Furthermore, in continuity with the historic Creeds of the Church, I also affirm that

[I] believe in the Holy Spirit, the Lord, and Giver of Life, Who proceeds from the Father, Who with the Father and the Son together is worshipped and glorified, Who spoke by the Prophets;
 And I believe in one, holy, catholic, and apostolic Church.
 I acknowledge one Baptism for the remission of sins.
 I look for the Resurrection of the dead,
 And the Life of the age to come.

In your letter you ask me to "clarify how it is that we worship the same God if Muslims cannot affirm that God is the Father of Abraham, Isaac, and Jacob; or that God the Father is indeed the Father of our Lord Jesus Christ; or that the Father did not spare his only begotten Son; or that the Father, Son and Holy Spirit coexist as a Trinity in eternal and self-giving love?"

Of course, to respond in depth to each of these points would requite the production of, at least, a large volume on systematic and comparative theology, which I am certain I cannot deliver by in the span of a few weeks.

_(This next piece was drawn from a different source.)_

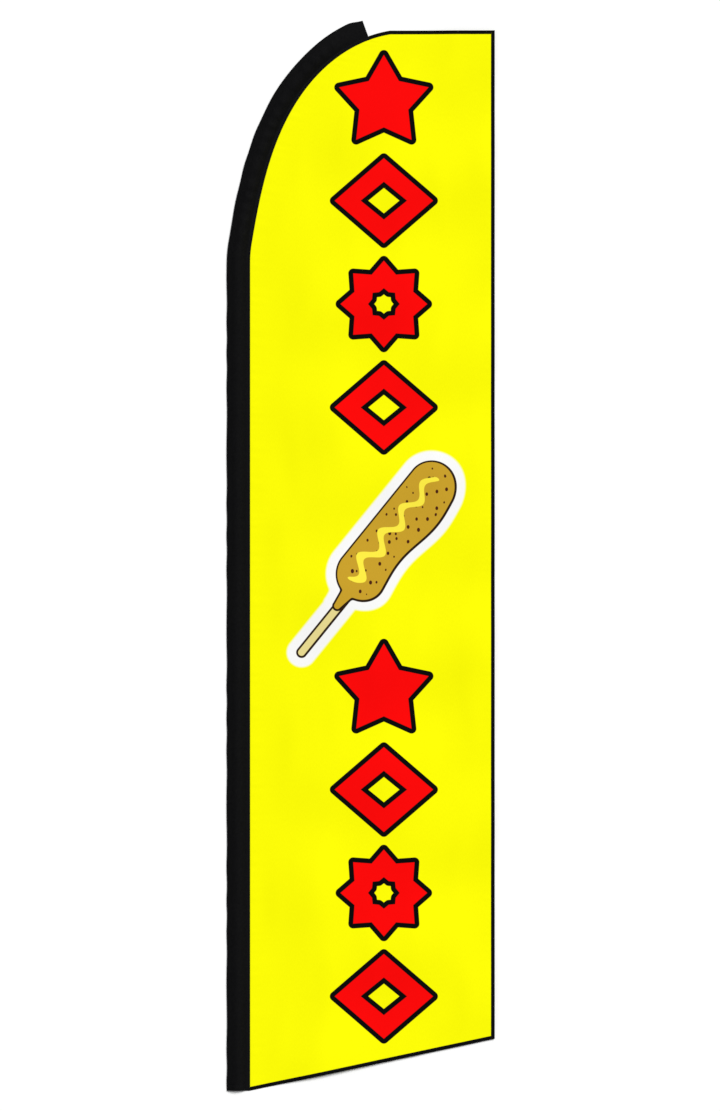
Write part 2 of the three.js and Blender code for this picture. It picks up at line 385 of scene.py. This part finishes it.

However, let me address what I take to be the core of your concern, and affirm that it is on the basis of this creedal understanding, and out of my deep conviction and formative affection for historic Christianity that I made my statement(s). This is not, to borrow Timothy George's expression, "an easygoing ecumenism that would amalgamate all faiths into a homogenized whole," for that would be both a distortion and a sign of disrespect. On the contrary, because I am a deeply committed Christian who stands firm in the historic faith of the Church that I speak with more nuanced confidence of the God whom we all seek in worship.

I am guided by evangelical theologians like Timothy George, John Stackhouse, Scot McKnight, and Miroslav Volf, as well as the post-Vatican II Roman Catholic tradition, as expressed in both encyclical form (e.g. Nostra Aetate 3.1) and Pontifical writings (e.g. John Paul II, "Crossing the Threshold of Hope"). Like them I acknowledge that the statement "we worship the same God" is a simultaneous "yes" and "no" to the question of whether Christians and Muslims (as well as Jews) turn to the same object of worship, namely, the "God and Father of all, who is over all and through all and in all" (Eph. 4:6).